— What you have to do —
How many lines in the listing below include the word "scene"? Reply with the count alone.

— Provided information —
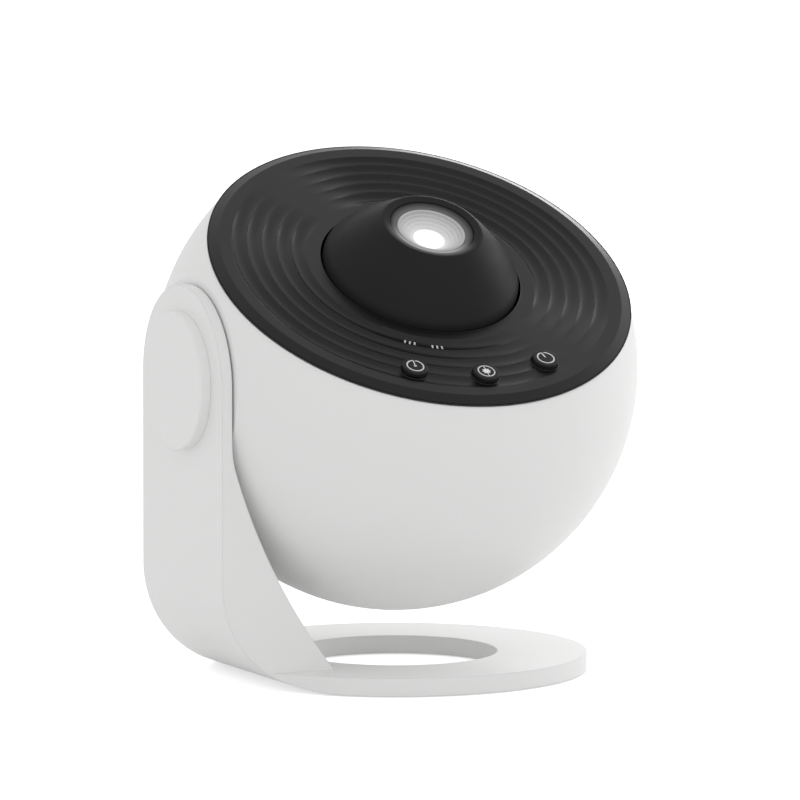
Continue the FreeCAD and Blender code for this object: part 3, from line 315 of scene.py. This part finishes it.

==

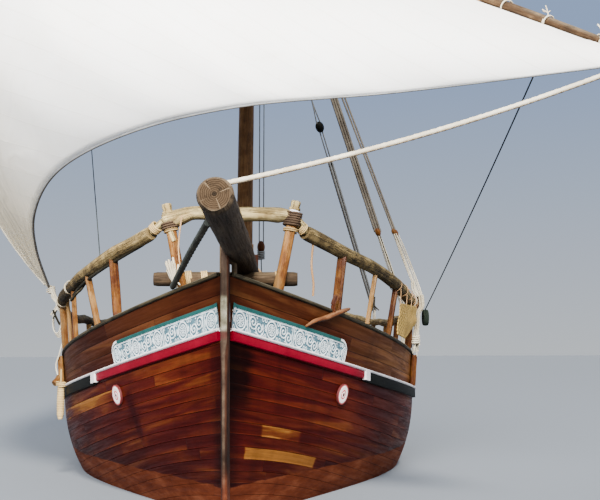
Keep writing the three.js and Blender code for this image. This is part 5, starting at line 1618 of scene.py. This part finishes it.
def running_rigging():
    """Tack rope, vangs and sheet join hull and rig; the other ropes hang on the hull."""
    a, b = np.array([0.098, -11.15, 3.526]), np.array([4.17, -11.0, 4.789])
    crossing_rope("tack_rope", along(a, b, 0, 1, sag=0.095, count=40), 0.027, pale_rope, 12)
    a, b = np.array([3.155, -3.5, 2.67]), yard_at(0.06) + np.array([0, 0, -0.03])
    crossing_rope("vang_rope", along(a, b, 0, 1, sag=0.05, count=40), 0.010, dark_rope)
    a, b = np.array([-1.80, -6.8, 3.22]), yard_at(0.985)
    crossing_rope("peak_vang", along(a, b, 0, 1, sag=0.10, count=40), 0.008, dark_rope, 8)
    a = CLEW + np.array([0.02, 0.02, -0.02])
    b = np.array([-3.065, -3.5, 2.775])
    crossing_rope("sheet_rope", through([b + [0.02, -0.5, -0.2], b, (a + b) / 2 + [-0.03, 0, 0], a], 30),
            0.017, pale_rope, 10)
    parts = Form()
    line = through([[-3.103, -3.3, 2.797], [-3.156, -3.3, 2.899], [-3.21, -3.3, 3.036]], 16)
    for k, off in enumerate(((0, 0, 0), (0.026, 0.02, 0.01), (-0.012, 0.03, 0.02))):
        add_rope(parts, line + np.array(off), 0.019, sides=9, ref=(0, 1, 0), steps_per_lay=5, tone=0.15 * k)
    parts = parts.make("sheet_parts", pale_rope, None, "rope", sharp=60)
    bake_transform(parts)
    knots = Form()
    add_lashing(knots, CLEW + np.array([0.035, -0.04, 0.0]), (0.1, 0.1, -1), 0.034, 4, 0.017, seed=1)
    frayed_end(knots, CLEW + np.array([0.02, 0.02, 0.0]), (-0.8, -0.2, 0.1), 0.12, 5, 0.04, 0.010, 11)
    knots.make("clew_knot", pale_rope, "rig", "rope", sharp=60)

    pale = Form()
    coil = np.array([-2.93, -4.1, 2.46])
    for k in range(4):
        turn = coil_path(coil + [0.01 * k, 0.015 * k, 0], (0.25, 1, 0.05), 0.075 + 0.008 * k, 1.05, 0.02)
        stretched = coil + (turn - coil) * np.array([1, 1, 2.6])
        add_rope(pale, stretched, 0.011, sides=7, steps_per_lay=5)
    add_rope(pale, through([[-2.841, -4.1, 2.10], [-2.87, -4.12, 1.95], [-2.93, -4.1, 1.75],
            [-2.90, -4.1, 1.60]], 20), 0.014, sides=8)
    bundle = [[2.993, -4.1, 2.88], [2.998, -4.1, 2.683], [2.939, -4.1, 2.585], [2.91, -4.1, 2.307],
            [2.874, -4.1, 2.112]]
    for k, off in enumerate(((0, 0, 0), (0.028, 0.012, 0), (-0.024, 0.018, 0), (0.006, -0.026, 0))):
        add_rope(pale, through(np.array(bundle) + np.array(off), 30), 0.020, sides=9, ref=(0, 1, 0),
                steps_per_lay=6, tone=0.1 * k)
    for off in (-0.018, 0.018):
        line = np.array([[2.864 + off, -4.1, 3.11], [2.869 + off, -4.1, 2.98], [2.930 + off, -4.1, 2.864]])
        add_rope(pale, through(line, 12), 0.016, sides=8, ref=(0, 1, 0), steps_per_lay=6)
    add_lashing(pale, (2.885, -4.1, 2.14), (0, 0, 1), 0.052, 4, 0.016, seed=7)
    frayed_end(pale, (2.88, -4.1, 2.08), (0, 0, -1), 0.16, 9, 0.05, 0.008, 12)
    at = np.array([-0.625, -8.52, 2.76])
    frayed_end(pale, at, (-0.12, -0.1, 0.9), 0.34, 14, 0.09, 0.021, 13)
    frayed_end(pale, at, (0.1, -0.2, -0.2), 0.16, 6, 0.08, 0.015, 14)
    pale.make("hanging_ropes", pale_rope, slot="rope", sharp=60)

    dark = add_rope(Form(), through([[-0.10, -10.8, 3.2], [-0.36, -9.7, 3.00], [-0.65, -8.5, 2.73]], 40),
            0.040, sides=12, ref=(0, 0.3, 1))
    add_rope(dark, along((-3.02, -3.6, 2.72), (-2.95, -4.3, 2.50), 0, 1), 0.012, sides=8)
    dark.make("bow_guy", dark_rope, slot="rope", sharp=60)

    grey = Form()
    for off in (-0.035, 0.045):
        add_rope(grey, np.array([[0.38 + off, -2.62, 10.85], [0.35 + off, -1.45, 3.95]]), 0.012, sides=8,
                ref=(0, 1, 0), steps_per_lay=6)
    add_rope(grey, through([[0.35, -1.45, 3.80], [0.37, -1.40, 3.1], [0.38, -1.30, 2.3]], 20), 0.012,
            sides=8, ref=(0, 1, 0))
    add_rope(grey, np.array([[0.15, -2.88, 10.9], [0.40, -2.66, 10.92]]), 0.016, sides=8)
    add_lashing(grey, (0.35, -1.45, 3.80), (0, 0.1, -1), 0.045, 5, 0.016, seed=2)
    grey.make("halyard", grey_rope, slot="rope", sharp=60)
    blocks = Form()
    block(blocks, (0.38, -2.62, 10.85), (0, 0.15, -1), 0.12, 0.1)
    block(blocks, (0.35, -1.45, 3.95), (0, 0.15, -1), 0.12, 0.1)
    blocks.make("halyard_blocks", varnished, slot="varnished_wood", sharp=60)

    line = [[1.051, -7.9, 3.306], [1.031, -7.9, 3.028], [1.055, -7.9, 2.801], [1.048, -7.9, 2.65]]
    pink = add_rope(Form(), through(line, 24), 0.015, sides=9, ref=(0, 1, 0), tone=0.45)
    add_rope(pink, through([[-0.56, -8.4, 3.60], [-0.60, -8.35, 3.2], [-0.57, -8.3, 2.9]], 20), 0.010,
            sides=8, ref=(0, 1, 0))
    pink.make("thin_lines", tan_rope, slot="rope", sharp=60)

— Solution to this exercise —
2